I don’t think this is a terrible episode by any stretch, but the cynical feelings I had at the start of this season started to return as I sat through this hasty setup to what might not be the big finale we were all waiting for. Too many questions are just left up in the air by the end of it, and it’s not easy to get invested in the conclusion to a storyline when you’re still unsure of where all the pieces are and even what the message is they want to convey. If anyone can tell me how the Covenant fleet knew where to show up despite Makee keeping it a secret and how much of this is Cortana’s fault, I’d greatly appreciate it as the show glosses over the finer points of the threat that’s supposed to keep us on the edge of seat for the finale. Kai’s turn against Ackerson feels a little hasty, even though it seems that Chief has the uncanny ability to convince soldiers to abandon their duties with a simple speech; a power he reuses in this episode, as he gets an entire squad to just go home instead of taking him in. This is all starting to sound a little too nitpicky for my taste, but the overall point is that there’s a lack of consistency in the storytelling which is best exemplified by the Spartan III death mission. It could be bias on my part, but it feels less like a genuine gray area the show wants to explore and more like they want to have their cake and eat it too. The franchise, particularly the novels, has a somewhat unhealthy view of the military and its values which is not uncommon in military sci-fi, but it was something that the first season did a decent job of addressing. Here, it feels like they want to incorporate some of that back in, but they don’t do it elegantly; trying to both condemn the decision as an act of betrayal while lionizing the need for such a sacrifice. It’s clear that sacrifice is the theme of the episode as everyone has to contend with it in their own way, but at least with the Spartan III scenes it rings a bit hollow given the conspiratorial nature of the Parangosky and Ackerson storylines. It rings a bit truer in the Soren storyline where he is clearly conflicted about it, and I like how Makee uses it as yet another tool of manipulation, but it lacks punch where it’s most prominently brought up, which is not what you want from your penultimate episode.

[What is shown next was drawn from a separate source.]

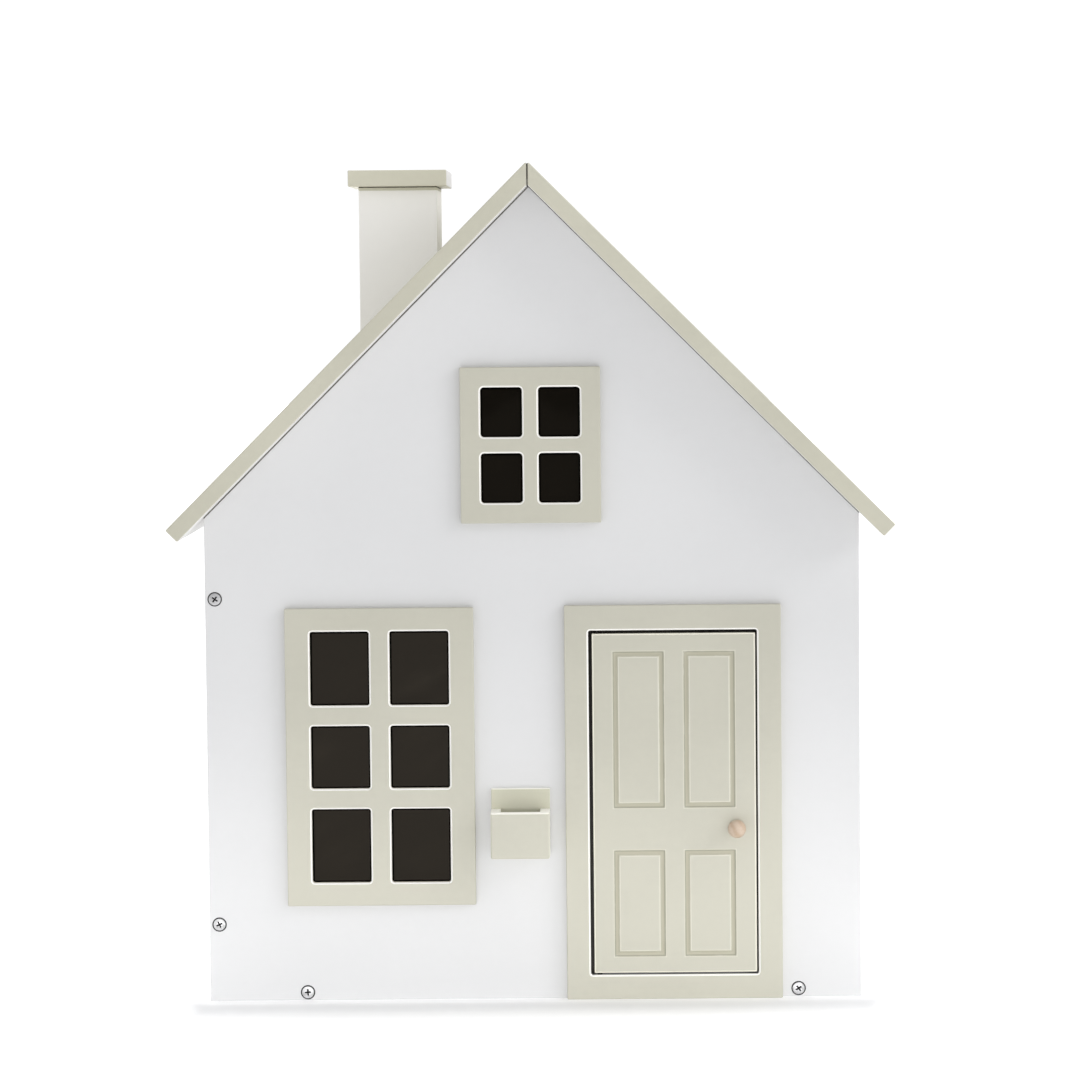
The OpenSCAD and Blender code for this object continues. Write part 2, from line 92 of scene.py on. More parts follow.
WHITE: Triple = (0.735, 0.735, 0.737)
# The chimney's white, lighter than the walls': painted light that makes up for the floor's bounce light,
# which the roof keeps off it.
CHIMNEY_LIT_WHITE: Triple = (0.965, 0.95, 0.92)
# Cream painted highlight on the door leaf's outer rounded edges.
LEAF_EDGE_HIGHLIGHT: Triple = (0.96, 0.93, 0.80)
# Near-white painted highlight on the window and door frames' rounded lips.
LIP_HIGHLIGHT: Triple = (0.98, 0.97, 0.93)
THIN_COAT: Triple = (0.86, 0.84, 0.78)
SAGE: Triple = (0.558, 0.544, 0.457)
ROOF_SAGE: Triple = (0.575, 0.558, 0.456)
# Near-black for the dark joint line at the ridge, and for painted shadow lines under the roof and the cap.
JOINT_LINE_AND_SHADE: Triple = (0.075, 0.068, 0.052)
# Near-black painted shade on the doorway's cut sides, so that the gap round the leaf reads dark.
GAP_SHADE: Triple = (0.010, 0.009, 0.008)
# Black painted shadow round the edge of each window light.
PANE_EDGE_SHADE: Triple = (0.0016, 0.0014, 0.0012)
# Dark grey for painted dirt and painted shade in the screws' recesses and round their heads.
GRIME_AND_SHADE: Triple = (0.035, 0.033, 0.031)


class Body(Enum):
    """The rigid bodies of the model."""

    HOUSE = "house"
    DOOR = "door"


class Slot(Enum):
    """The record's material slots, one of which is named for each new piece."""

    WHITE = "white_paint"
    SAGE = "sage_paint"
    PANE = "window_pane"
    SCREW = "screw_zinc"
    BEECH = "beech"


class Axis(Enum):
    """The direction that a board's section is carried along."""

    X = 0
    Y = 1
    Z = 2


# Shader maths


def operator(operation: str, swapped: bool = False) -> Callable[["Value", Operand], "Value"]:
    """Makes a method of Value that adds one Math node with two inputs.

    Args:
        operation: The node's operation.
        swapped: True if the other operand comes first.

    Returns:
        The method.
    """

    def method(value: "Value", other: Operand) -> "Value":
        """Returns the node's output."""
        return value.worked(operation, *((other, value) if swapped else (value, other)))

    return method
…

The most consistently interesting parts of the episode are the scenes with Halsey, Miranda, and Kwan finding the Forerunner lab, as well as Makee formalizing her alliance with The Arbiter. Expanding on the relationship between Halsey and Miranda is the kind of character driven narrative I want to see out of this show, and it was fun to see Kwan put the pieces together while those two bickered about who’s the better scientist. The lab itself gives us an idea of how the inner workings of the Halo ring will look, and I’d say the show nailed the aesthetic quite well, but it’s over a little too quickly with the answers to too many questions being pushed to the next episode. Makee, at least, gets some closure as her revolt with the Arbiter comes to a satisfying end with an interesting dynamic forming between them, though Cortana is something of a sore thumb as I’m still unsure how much or how little influence she has over everything that’s going on which makes the overall threat we’re supposed to be anticipating for the next episode feel unclear.

The problem with this show is that it can’t simply play out the way that a series like this should, as there’s a secondary narrative that is almost overwhelming it; one of fan frustration and unmet expectations. For the most part, I find the fan complaints to be unwarranted and rather unserious, as critiques often begin and end with deviations from the source material. The showrunners could not have known how they were gonna react to the second season as they were filming it, but they knew what people thought of season one, which is why so much of this season, especially the first half, has a radically different tone than what came before. In this episode, it feels as if the chickens are coming home to roost and the scrambling they’ve tried to hide behind solid actions, fan service, and deeper connections to the lore, is now plain for us all to see. Perhaps I was a little too kind on the last episode, as I was still riding high on the show seemingly turning back to what I had liked about it back in season one. Still, I’m much more ambivalent now heading into the finale than I was at the end of the previous episode; not that I doubt we’ll get some solid action to send us off on a high note, but that they’re going to once again burn everything to the ground to try and win back a certain segment of the fan base for the next season. We can hope that cooler heads prevailed when this was all being put in motion, but I think it’s gonna take more than a single episode to right this ship.